Today Boris Johnson will try for a third time to persuade MPs to vote for an early election.
Labour, however, seems unlikely to support his proposal, just as it failed to do on the two previous occasions.
How well calibrated are the two parties’ positions? Is Mr Johnson taking a risk in calling for a contest? Might Labour come to regret a decision to oppose a ballot?
After all, it is not immediately obvious why Conservative voters should necessarily back the idea or Labour supporters oppose it.
Conservatives might simply regard an election as an unwelcome delay to Brexit, while Labour voters might be inclined to regard an early poll as a chance to end Tory rule.
At the end of last month Opinium asked people if they would support an election if Brexit were delayed beyond 31 October.
Only 34 per cent of those who voted Tory in 2017 said they supported such a move and 35 per cent were opposed.
In contrast 68 per cent of Labour voters were in favour and 9 per cent were against.

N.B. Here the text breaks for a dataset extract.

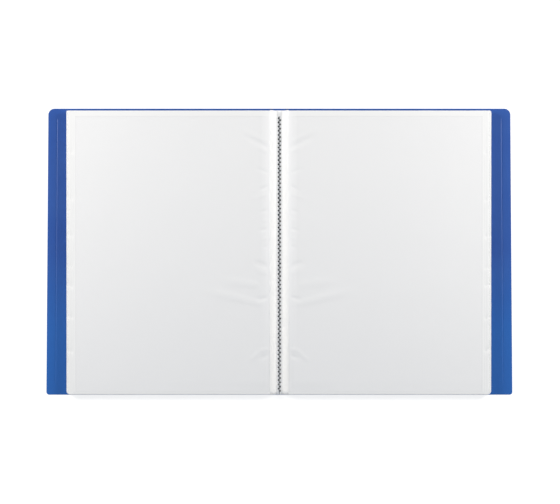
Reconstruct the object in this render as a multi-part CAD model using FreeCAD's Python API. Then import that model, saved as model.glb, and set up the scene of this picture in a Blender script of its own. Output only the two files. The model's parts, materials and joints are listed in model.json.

However, in answering this question, Leave-inclined Tories may have been registering their dislike of a delay to Brexit as much as any reluctance to hold a general election.
Equally Remain-supporting Labour voters may have expressed support for the proposal simply because it did involve an extension.
Now the Brexit deadline is about to be missed, both sets of voters might have changed their minds.
The issue seems to be a debate about what is the better way of consulting voters about Brexit — an election or a referendum?
And while the Conservatives are backing the former option, Labour are in favour of putting the final decision about Brexit in voters’ hands.
Maybe when voters are presented with this choice a rather different picture emerges.
It certainly seems to.
When Panelbase asked if the best way to break the deadlock was to hold an election or a referendum, 42 per cent of Conservatives backed an election while 16 per cent chose a referendum.
In contrast, 49 per cent of Labour voters picked a referendum while only 32 per cent opted for an election.
Of course, there is another reason why Conservatives might be keen on an election and Labour voters not.
At ten points, the Conservatives’ average lead in the polls this month is up three points on the equivalent figure for September.
Labour MPs clearly have little incentive to back a poll that might put their careers at risk.
Turkeys, after all, do not vote for Christmas, let alone one that comes early.